We’ve had cats who would chatter at birds, but Fiona and Cooper, our 18-pound red tabby, are silent observers.

This is not the first time we’ve fed birds.

We did it once before during the 1980s, when our children were young. 

Back then, we had a loose-feed, house-shaped contraption that sat atop a metal poll roughly 12 feet from our kitchen window. 

It worked well, and we added additional feeders the following year.

That’s when the trouble started. 

It seemed innocent enough at first. 

I remember looking out late one night and seeing a deer eating birdseed scattered on the ground below the feeder.

“How cute,” I thought. I even took a photo of the deer, who was largely unfazed by the camera’s flash.

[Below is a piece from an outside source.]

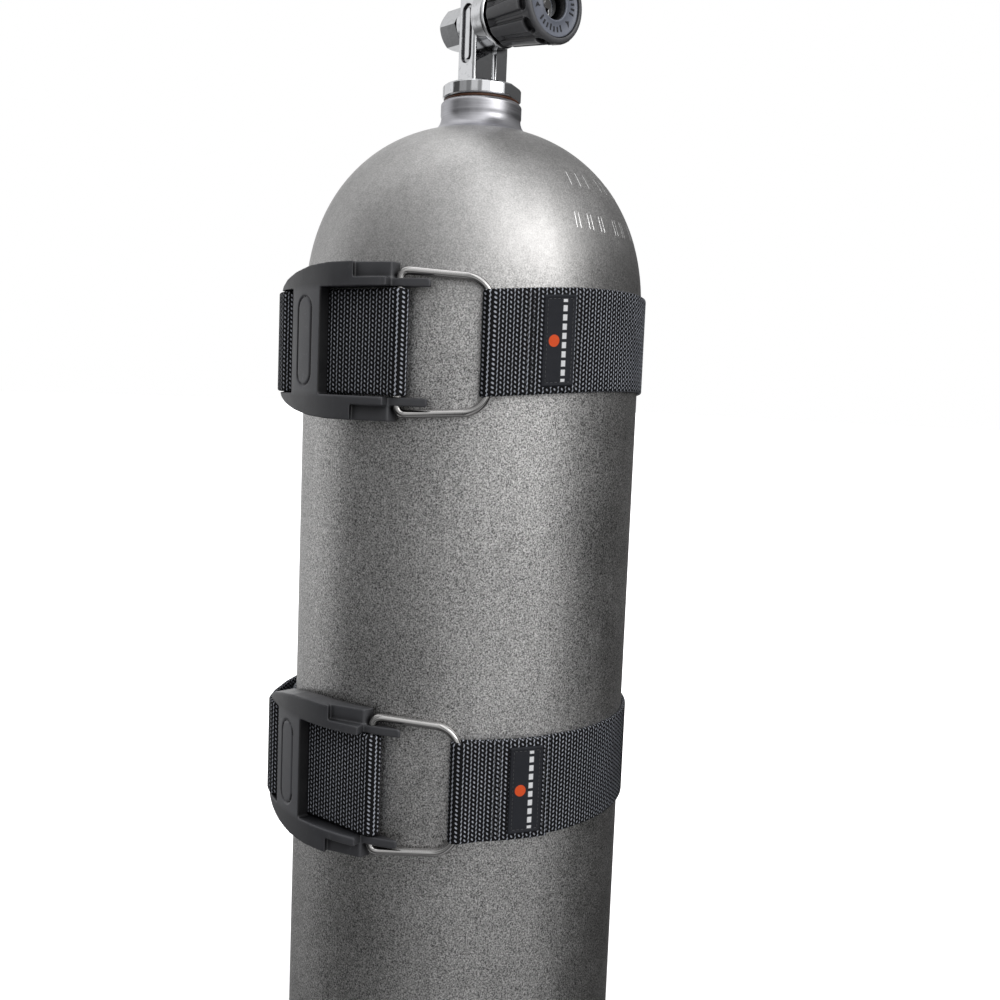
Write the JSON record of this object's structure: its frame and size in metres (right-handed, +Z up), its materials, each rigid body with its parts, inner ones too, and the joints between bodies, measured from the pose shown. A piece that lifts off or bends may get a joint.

That should have told me something.

It wasn’t long before more deer came; some with fawns, a couple with antlers. 

By the time spring arrived, our feeder was the deer equivalent of a truckstop café, complete with bathroom activity throughout our backyard. As snow melted, the animals’ hooves tore up the grass. With all the deer poop my backyard resembled a cattle feedlot.

Another lingering memory of those years is the acrobatic squirrels who overcame baffles I installed below the feeders by sometimes flinging themselves from nearby trees and hanging upside down to shake seeds out of the feeder.

When I asked Wild Bird owner Scott Knox about squirrels, he said: “I call squirrels worthy adversaries, because they adapt and overcome many of our attempts to foil them. Some people take it personally, while others are amazed at what they are able to accomplish.”

If squirrels get too bad, Knox suggested a special feed that contains peppers, which squirrels don’t like, although judging by my experience, neither do some birds.

So far, our neighborhood squirrels have been a minor nuisance and have remained mostly on the ground, picking up seeds that fall from a tray or that Amy spreads for ground feeders, including juncos and mourning doves.

Speaking of which, one of my favorite memories this winter is the below-zero morning when I saw a finch eating a seed from the feeder on our cat’s warming pad, just outside our deck door. The little guy was clearly more comfortable on that warm pad than he was standing in the snow.

Another memorable event was the day a predator Cooper’s hawk landed and cleared out a group of bickering starlings.

The hawk has not returned, but everybody else has.